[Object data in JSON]
****

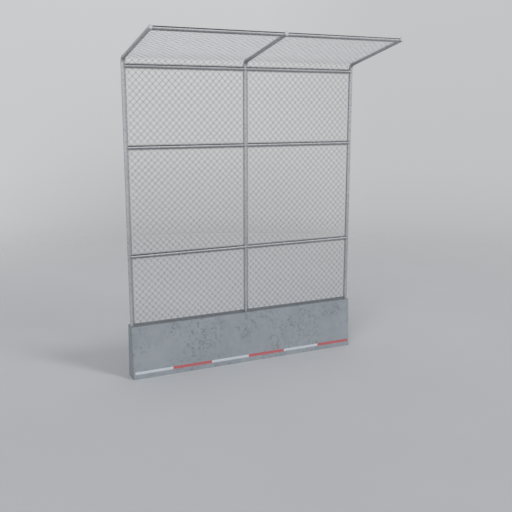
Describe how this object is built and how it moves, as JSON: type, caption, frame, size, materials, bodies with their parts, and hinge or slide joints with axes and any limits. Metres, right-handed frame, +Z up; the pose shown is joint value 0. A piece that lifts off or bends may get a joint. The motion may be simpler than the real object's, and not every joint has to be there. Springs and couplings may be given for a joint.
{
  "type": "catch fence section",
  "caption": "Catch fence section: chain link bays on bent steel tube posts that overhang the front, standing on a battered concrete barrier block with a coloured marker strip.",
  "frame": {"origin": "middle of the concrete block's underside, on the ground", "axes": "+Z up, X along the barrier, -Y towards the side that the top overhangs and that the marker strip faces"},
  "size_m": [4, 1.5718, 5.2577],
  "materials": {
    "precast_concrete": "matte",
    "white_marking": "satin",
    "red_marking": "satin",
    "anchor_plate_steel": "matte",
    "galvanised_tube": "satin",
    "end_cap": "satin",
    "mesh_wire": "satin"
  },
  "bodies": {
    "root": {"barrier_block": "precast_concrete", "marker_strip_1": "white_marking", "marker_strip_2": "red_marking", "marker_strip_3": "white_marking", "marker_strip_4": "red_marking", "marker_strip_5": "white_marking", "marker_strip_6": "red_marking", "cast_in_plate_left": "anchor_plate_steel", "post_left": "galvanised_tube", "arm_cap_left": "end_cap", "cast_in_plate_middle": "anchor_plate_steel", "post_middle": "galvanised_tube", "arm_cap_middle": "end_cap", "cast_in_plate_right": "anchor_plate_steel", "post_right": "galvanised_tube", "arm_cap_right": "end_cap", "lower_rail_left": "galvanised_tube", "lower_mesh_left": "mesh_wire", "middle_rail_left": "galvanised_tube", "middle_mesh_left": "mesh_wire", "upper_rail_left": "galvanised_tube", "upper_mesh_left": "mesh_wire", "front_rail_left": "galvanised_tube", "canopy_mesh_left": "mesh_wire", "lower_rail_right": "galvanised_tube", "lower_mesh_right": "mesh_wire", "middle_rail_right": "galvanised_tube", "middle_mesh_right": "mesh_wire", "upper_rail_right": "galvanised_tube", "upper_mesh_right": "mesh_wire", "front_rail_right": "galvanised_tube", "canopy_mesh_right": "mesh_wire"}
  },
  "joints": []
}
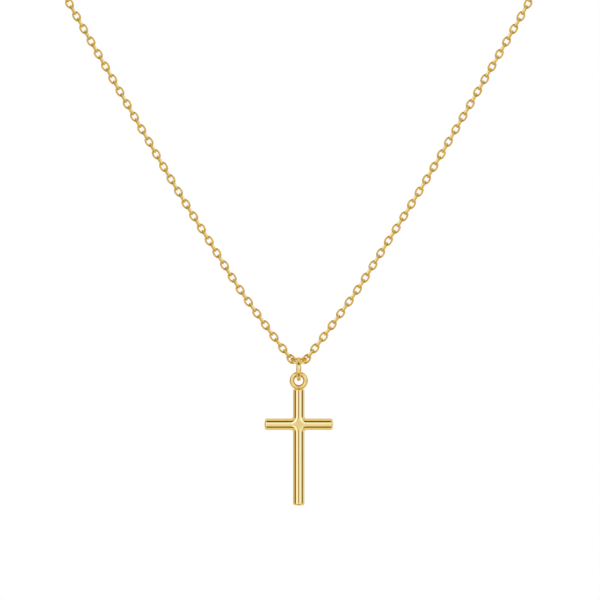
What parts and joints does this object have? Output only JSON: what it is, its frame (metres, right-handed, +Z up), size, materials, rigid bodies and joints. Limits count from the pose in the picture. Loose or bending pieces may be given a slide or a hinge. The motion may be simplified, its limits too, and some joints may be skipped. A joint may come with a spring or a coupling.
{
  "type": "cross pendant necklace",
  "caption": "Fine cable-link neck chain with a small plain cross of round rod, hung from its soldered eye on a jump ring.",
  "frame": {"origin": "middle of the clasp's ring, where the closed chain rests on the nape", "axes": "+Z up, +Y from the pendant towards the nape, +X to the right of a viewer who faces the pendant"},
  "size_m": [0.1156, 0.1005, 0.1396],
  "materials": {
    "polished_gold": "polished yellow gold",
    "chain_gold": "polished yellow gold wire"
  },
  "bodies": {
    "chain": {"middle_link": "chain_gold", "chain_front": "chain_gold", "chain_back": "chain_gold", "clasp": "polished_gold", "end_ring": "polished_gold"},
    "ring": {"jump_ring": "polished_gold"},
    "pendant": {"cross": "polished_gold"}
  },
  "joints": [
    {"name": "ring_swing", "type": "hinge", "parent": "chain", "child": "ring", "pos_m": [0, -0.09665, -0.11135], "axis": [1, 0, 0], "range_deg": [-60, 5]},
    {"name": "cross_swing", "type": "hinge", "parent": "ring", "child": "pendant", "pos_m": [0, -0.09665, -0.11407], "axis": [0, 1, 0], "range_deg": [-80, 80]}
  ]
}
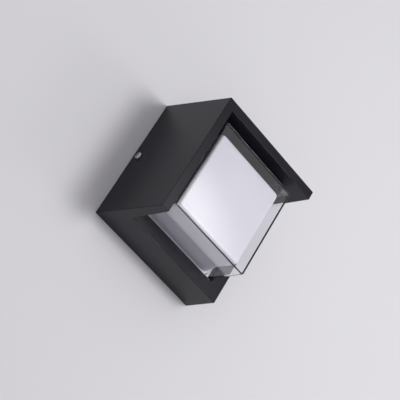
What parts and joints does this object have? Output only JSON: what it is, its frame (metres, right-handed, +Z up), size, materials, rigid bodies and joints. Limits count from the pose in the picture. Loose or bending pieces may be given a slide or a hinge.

****

◆ EXERCISE PROMPT
Copy every record exactly, with nothing added or dropped.

◆ WRITTEN RESPONSE
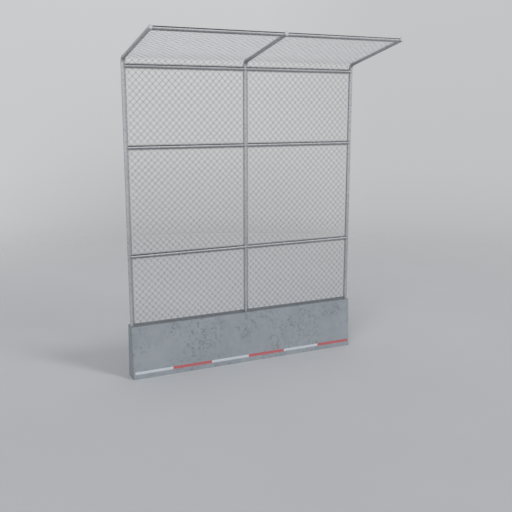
Describe how this object is built and how it moves, as JSON: type, caption, frame, size, materials, bodies with their parts, and hinge or slide joints with axes and any limits. Metres, right-handed frame, +Z up; the pose shown is joint value 0. A piece that lifts off or bends may get a joint. The motion may be simpler than the real object's, and not every joint has to be there. Springs and couplings may be given for a joint.
{
  "type": "catch fence section",
  "caption": "Catch fence section: chain link bays on bent steel tube posts that overhang the front, standing on a battered concrete barrier block with a coloured marker strip.",
  "frame": {"origin": "middle of the concrete block's underside, on the ground", "axes": "+Z up, X along the barrier, -Y towards the side that the top overhangs and that the marker strip faces"},
  "size_m": [4, 1.5718, 5.2577],
  "materials": {
    "precast_concrete": "matte",
    "white_marking": "satin",
    "red_marking": "satin",
    "anchor_plate_steel": "matte",
    "galvanised_tube": "satin",
    "end_cap": "satin",
    "mesh_wire": "satin"
  },
  "bodies": {
    "root": {"barrier_block": "precast_concrete", "marker_strip_1": "white_marking", "marker_strip_2": "red_marking", "marker_strip_3": "white_marking", "marker_strip_4": "red_marking", "marker_strip_5": "white_marking", "marker_strip_6": "red_marking", "cast_in_plate_left": "anchor_plate_steel", "post_left": "galvanised_tube", "arm_cap_left": "end_cap", "cast_in_plate_middle": "anchor_plate_steel", "post_middle": "galvanised_tube", "arm_cap_middle": "end_cap", "cast_in_plate_right": "anchor_plate_steel", "post_right": "galvanised_tube", "arm_cap_right": "end_cap", "lower_rail_left": "galvanised_tube", "lower_mesh_left": "mesh_wire", "middle_rail_left": "galvanised_tube", "middle_mesh_left": "mesh_wire", "upper_rail_left": "galvanised_tube", "upper_mesh_left": "mesh_wire", "front_rail_left": "galvanised_tube", "canopy_mesh_left": "mesh_wire", "lower_rail_right": "galvanised_tube", "lower_mesh_right": "mesh_wire", "middle_rail_right": "galvanised_tube", "middle_mesh_right": "mesh_wire", "upper_rail_right": "galvanised_tube", "upper_mesh_right": "mesh_wire", "front_rail_right": "galvanised_tube", "canopy_mesh_right": "mesh_wire"}
  },
  "joints": []
}
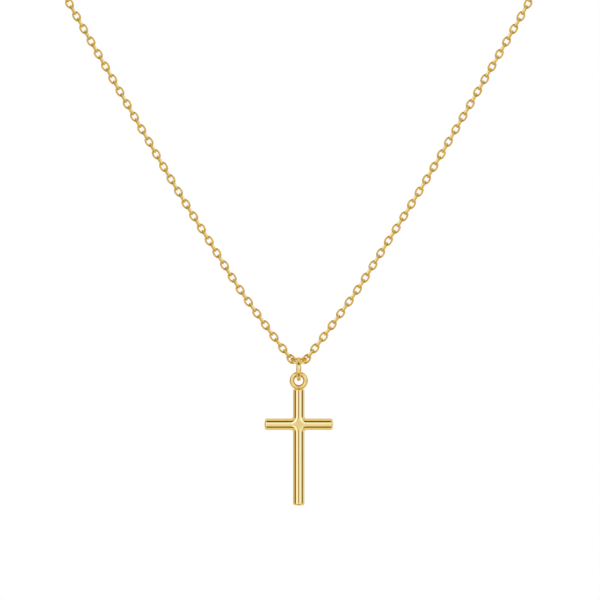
What parts and joints does this object have? Output only JSON: what it is, its frame (metres, right-handed, +Z up), size, materials, rigid bodies and joints. Limits count from the pose in the picture. Loose or bending pieces may be given a slide or a hinge. The motion may be simplified, its limits too, and some joints may be skipped. A joint may come with a spring or a coupling.
{
  "type": "cross pendant necklace",
  "caption": "Fine cable-link neck chain with a small plain cross of round rod, hung from its soldered eye on a jump ring.",
  "frame": {"origin": "middle of the clasp's ring, where the closed chain rests on the nape", "axes": "+Z up, +Y from the pendant towards the nape, +X to the right of a viewer who faces the pendant"},
  "size_m": [0.1156, 0.1005, 0.1396],
  "materials": {
    "polished_gold": "polished yellow gold",
    "chain_gold": "polished yellow gold wire"
  },
  "bodies": {
    "chain": {"middle_link": "chain_gold", "chain_front": "chain_gold", "chain_back": "chain_gold", "clasp": "polished_gold", "end_ring": "polished_gold"},
    "ring": {"jump_ring": "polished_gold"},
    "pendant": {"cross": "polished_gold"}
  },
  "joints": [
    {"name": "ring_swing", "type": "hinge", "parent": "chain", "child": "ring", "pos_m": [0, -0.09665, -0.11135], "axis": [1, 0, 0], "range_deg": [-60, 5]},
    {"name": "cross_swing", "type": "hinge", "parent": "ring", "child": "pendant", "pos_m": [0, -0.09665, -0.11407], "axis": [0, 1, 0], "range_deg": [-80, 80]}
  ]
}
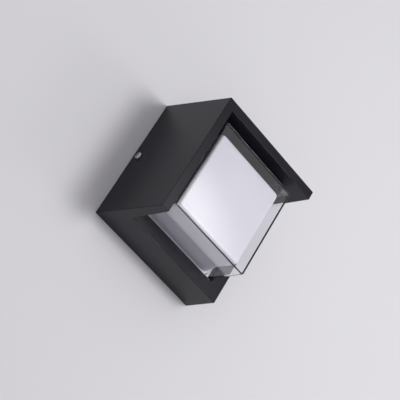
What parts and joints does this object have? Output only JSON: what it is, its frame (metres, right-handed, +Z up), size, materials, rigid bodies and joints. Limits count from the pose in the picture. Loose or bending pieces may be given a slide or a hinge.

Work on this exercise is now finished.